The results of this table above can be exported by SAS proc sql as follows:

proc sql;
create table job_major_degree as
select degree,
       mean(emsecsm = '1') as Education,
       mean(emsecsm = '2') as Government,
       mean(emsecsm = '3') as Industry
from proj_jobchoice
group by ndgmemg,degree;

proc transpose data = job_major_degree out = job_major_degree2;
by ndgmemg;
id degree;
var Education;

proc transpose data = job_major_degree out = job_major_degree3;
by ndgmemg;
id degree;
var Industry;


The graph below shows the percentage of graduates who are working in industry, education institute, or government, against their year of graduation.

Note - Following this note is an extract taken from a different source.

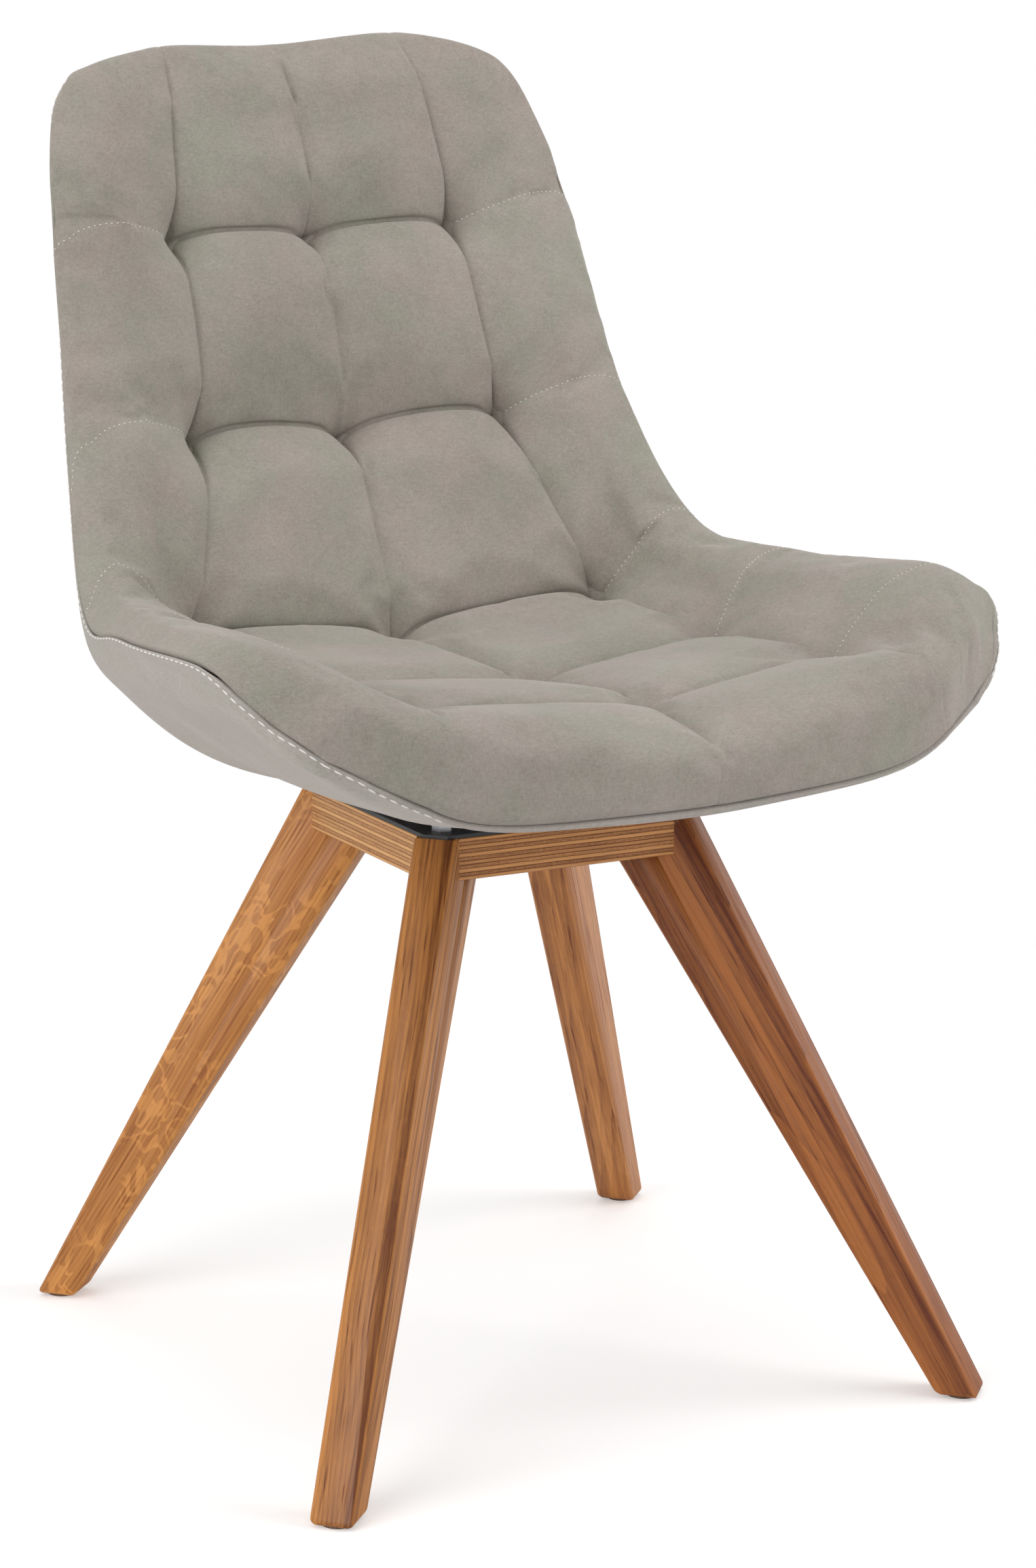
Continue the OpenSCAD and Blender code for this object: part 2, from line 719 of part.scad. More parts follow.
// Leg along the positive diagonal, turned to its corner
module leg(turn) {
    color(oak) in_base() rotate([0, 0, turn]) difference() {
        rotate([90, 0, 0]) hull() {
            translate([0, 0, -leg_t / 2 + leg_arris]) linear_extrude(leg_t - 2 * leg_arris)
                leg_profile(0);
            translate([0, 0, -leg_t / 2]) linear_extrude(leg_t) leg_profile(leg_arris);
        }
        translate([leg_bolt_ring, 0, insert_z - end_gap])
            cylinder(r = leg_bolt_r + insert_wall + run_gap, h = insert_h + over, $fn = round_fn);
        rotate([0, 0, -45]) {
            rotate([0, 0, 90]) translate([0, -rail_mid, dowel_z]) dowel(run_gap);
            mirror([0, 1, 0]) translate([0, -rail_mid, dowel_z]) dowel(run_gap);
        }
        translate([glide_ring, 0, glide_t - over])
            cylinder(r = nail_r + run_gap, h = nail_h + over + end_gap, $fn = small_fn);
    }
}

module leg_rear_right() { leg(45); }
module leg_rear_left() { leg(135); }
module leg_front_left() { leg(225); }
module leg_front_right() { leg(315); }

module foot_glides() {
    color("ivory") in_base() for (i = [0 : 3]) rotate([0, 0, 45 + 90 * i])
        translate([glide_ring, 0, 0]) {
            cylinder(r = glide_r, h = glide_t, $fn = round_fn);
            cylinder(r = nail_r, h = glide_t + nail_h, $fn = small_fn);
        }
}

quilted_cover();
seat_foam();
seat_shell();
rear_cover();
tee_nuts();
seat_plate();
seat_bolts();
bolt_washers();
upper_race();
pivot_stud();
pivot_washer();
pivot_nut();
ball_cage();
bearing_balls();
lower_race();
pivot_bush();
base_plate();
leg_bolts();
leg_inserts();
rail_screws();
front_rail();
rear_rail();
left_rail();
right_rail();
leg_front_left();
leg_front_right();
leg_rear_left();
leg_rear_right();
rail_dowels();
foot_glides();
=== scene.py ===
import json
import math

import bmesh
import bpy
import numpy as np
from mathutils import Matrix, Vector


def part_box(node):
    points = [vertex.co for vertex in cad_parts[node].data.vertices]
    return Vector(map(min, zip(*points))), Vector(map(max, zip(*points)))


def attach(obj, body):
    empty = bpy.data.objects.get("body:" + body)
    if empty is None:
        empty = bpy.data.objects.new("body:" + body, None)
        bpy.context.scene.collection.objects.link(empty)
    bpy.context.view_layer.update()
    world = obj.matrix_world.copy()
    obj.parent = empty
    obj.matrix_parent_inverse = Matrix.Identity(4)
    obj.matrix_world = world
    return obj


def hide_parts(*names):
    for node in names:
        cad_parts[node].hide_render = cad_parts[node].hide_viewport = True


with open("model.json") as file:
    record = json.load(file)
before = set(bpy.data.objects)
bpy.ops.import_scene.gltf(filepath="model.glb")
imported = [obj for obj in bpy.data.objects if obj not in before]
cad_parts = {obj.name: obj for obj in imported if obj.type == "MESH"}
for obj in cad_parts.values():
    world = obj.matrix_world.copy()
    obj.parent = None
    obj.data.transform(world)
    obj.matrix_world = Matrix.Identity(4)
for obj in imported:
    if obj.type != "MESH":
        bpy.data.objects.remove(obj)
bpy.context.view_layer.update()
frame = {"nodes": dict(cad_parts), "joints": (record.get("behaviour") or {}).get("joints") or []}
scene = bpy.context.scene
scene.view_settings.view_transform = "Standard"
mm = 0.001
swivel_y = frame["joints"][0]["pos_m"][1]


# Studio
# A pale floor that fades into a white surround, wide soft lights on both sides and
# above, and the camera at the photograph's place.
camera_azimuth = math.radians(-33.79)
camera_elevation = math.radians(12.35)
camera_roll = math.radians(0.12)
camera_distance = 2.5257
camera_target = Vector((0, swivel_y, 0.3964))
camera_lens = 86.15
camera_shift_x = 0.0136

white = (1, 1, 1, 1)
floor_size = 12
floor_clear_from = 0.5
floor_clear_to = 1.5
floor_glow = 0.29
surround_light = 0.44
# Where all lamps aim
aim_place = Vector((0, 0, 0.55))
# Each lamp: its name, place, width and power
lamps = (
    ("left_light", Vector((-2.0, -0.35, 1.15)), 1.7, 26),
    ("right_light", Vector((1.75, -1.35, 1.25)), 1.5, 25.5),
    ("top_light", Vector((0.2, 0.1, 2.4)), 1.8, 14.5))


class Field:
    """A socket in a material's tree; arithmetic on it adds Math nodes."""

    def __init__(self, tree, socket):
        self.tree = tree
        self.socket = socket

    def math(self, operation, first, second):
        node = self.tree.nodes.new("ShaderNodeMath")
        node.operation = operation
        for place, value in enumerate((first, second)):
            connect(self.tree, node.inputs[place], value)
        return Field(self.tree, node.outputs[0])

    def __add__(self, other):
        return self.math("ADD", self, other)

    def __sub__(self, other):
        return self.math("SUBTRACT", self, other)

    def __rsub__(self, other):
        return self.math("SUBTRACT", other, self)

    def __mul__(self, other):
        return self.math("MULTIPLY", self, other)

    def __truediv__(self, other):
        return self.math("DIVIDE", self, other)

    def __pow__(self, other):
        return self.math("POWER", self, other)

    def __abs__(self):
        return self.math("ABSOLUTE", self, 0)

    def fraction(self):
        return self.math("FRACT", self, 0)


def connect(tree, socket, value):
    """Links a field to a socket, or writes a plain value on it."""
    if isinstance(value, Field):
        tree.links.new(value.socket, socket)
    else:
        socket.default_value = value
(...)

We can find that much higher percentage of people who graduated in last 5 years (graduated after 2008) are working in education institute. Maybe it could be explained by the tenure track. Some faculties may switch their jobs to industry during 5 to 6 years of tenure track period.
The SAS code for the data output and graph is as follows. "Proc sgplot" is used to generate this line plot.

proc sql;
create table job_grad as
select dgryr,
       mean(emsecsm = '1') as Education,
       mean(emsecsm = '2') as Government,
       mean(emsecsm = '3') as Industry
from proj_jobchoice
group by dgryr;

proc sgplot data=job_grad (where=(1959<dgryr<2012));
title "Occupation of Graduates";
series x=dgryr y=Education / lineattrs = (thickness = 2);
series x=dgryr y=Government / lineattrs = (thickness = 2 pattern = 2);
series x=dgryr y=Industry / lineattrs = (thickness = 2 pattern = 4);
xaxis label = 'Year of Graduation';
yaxis label = 'Percentage';


Then I want to construct a logistic model to study on the relationship between occupation sector and degree, major, or other factors. The dependent variable is whether working at education institute or not, "job_edu". And there are 6 independent variables in the model: degree, major, (interaction between degree and major), number of years after graduation, gender, log of salary, and citizenship. The SAS code is as follows. "plots = " statement is used to generate estimation plots such as ROC curve and confidence interval plot, "ctable" statement with "pprob = " is used to generate classification table with specific cutoffs, "lackfit" statement is used to do the lack of fit test.

ods graphics on;
proc logistic data = proj_jobchoice descending plots=all;
class degree (ref = '1') ndgmemg (ref = '1') citizen (ref = '1') gender / param = ref;
model jobedu = degree|ndgmemg gradyr gender lnsalary citizen / ctable pprob = 0.4 0.5 0.6 lackfit;
weight wtsurvy;

ods graphics off;

I posted parts of results below, including estimation result, classification table, and ROC curve. From the estimation table below, we can find that all these 6 independent variables have significant relationship with the probability to work at education institute. PhDs are more likely to work at education institutes, the engineering students are most unlikely to work at education institutes, women are more likely to work at education institutes, foreigners with temporary visa are more likely to work at education institutes but who with permanent residence visa are more unlikely to work at education institutes, people who graduated earlier and earned higher salary are more unlikely to work at education institutes.